___ AVAILABLE DATA ___

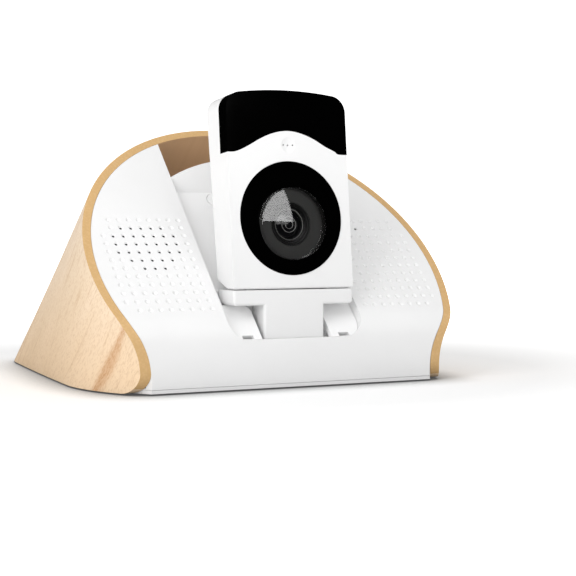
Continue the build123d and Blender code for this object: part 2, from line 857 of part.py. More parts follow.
with BuildPart() as lug_slots:
    for side in (-1, 1):
        with Locations((side * lug_x, hinge_y + 1.0, hinge_z - 1.0)):
            Box(lug_width + 2 * lug_gap, 2 * lug_radius + 2.2, 2 * lug_radius + 3.2)

with BuildPart() as head_front:
    add(head_solid.part)
    add(head_form(head_wall), mode=Mode.SUBTRACT)
    for x in boss_x:
        with Locations((x, camera_y + 5.6, hinge_z + 1.0)):
            Box(boss_width, 7.0, 6.8)
    for point in head_screw_points:
        head_disc(point, head_wall / 2, head_split - head_wall / 2, head_boss_radius)
    add(head_form(0), mode=Mode.INTERSECT)
    add(head_slab(-5, head_split), mode=Mode.INTERSECT)
    add(cap_skin_zone.part, mode=Mode.SUBTRACT)
    add(lug_slots.part, mode=Mode.SUBTRACT)
    with BuildSketch(Plane.YZ.offset(-lug_x - lug_width / 2 - lug_gap - boss_width + 0.6)):
        with Locations((hinge_y, hinge_z)):
            Circle(lug_bore)
    extrude(amount=2 * (lug_x + lug_width / 2 + lug_gap + boss_width - 0.6), mode=Mode.SUBTRACT)
    for point in head_screw_points:
        head_disc(point, head_wall + 0.8, head_split, head_pilot_radius, mode=Mode.SUBTRACT)
    head_disc(disk_point, -1, lens_disk_thick - disk_proud + 1, lens_disk_radius + 0.1,
              mode=Mode.SUBTRACT)
    head_disc(lens_point, 0, head_wall * 2, lens_hole_radius, mode=Mode.SUBTRACT)
    with BuildSketch(HEAD):
        with Locations(window_point):
            RectangleRounded(*window_size, 2)
    extrude(amount=-2 * head_wall, mode=Mode.SUBTRACT)
    with BuildSketch(HEAD):
        with Locations(mic_point):
            with GridLocations(mic_spacing, 0, 3, 1):
                Circle(mic_hole_radius)
    extrude(amount=-2 * head_wall, mode=Mode.SUBTRACT)
    dish_sphere = (mic_dish_radius**2 + mic_dish_depth**2) / (2 * mic_dish_depth)
    with Locations(HEAD.from_local_coords(Vector(*mic_point, dish_sphere - mic_dish_depth))):
        Sphere(dish_sphere, mode=Mode.SUBTRACT)
save(head_front, "head_front_shell")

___

• _WHAT IS REQUIRED_
Only the lines from the beginning of the material to the line containing "Box(lug_width + 2" should be echoed, verbatim and in full.

• _EXPECTED OUTPUT_
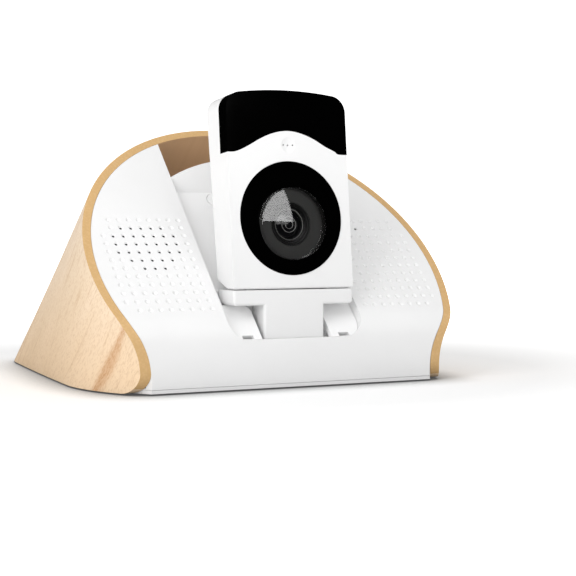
Continue the build123d and Blender code for this object: part 2, from line 857 of part.py. More parts follow.
with BuildPart() as lug_slots:
    for side in (-1, 1):
        with Locations((side * lug_x, hinge_y + 1.0, hinge_z - 1.0)):
            Box(lug_width + 2 * lug_gap, 2 * lug_radius + 2.2, 2 * lug_radius + 3.2)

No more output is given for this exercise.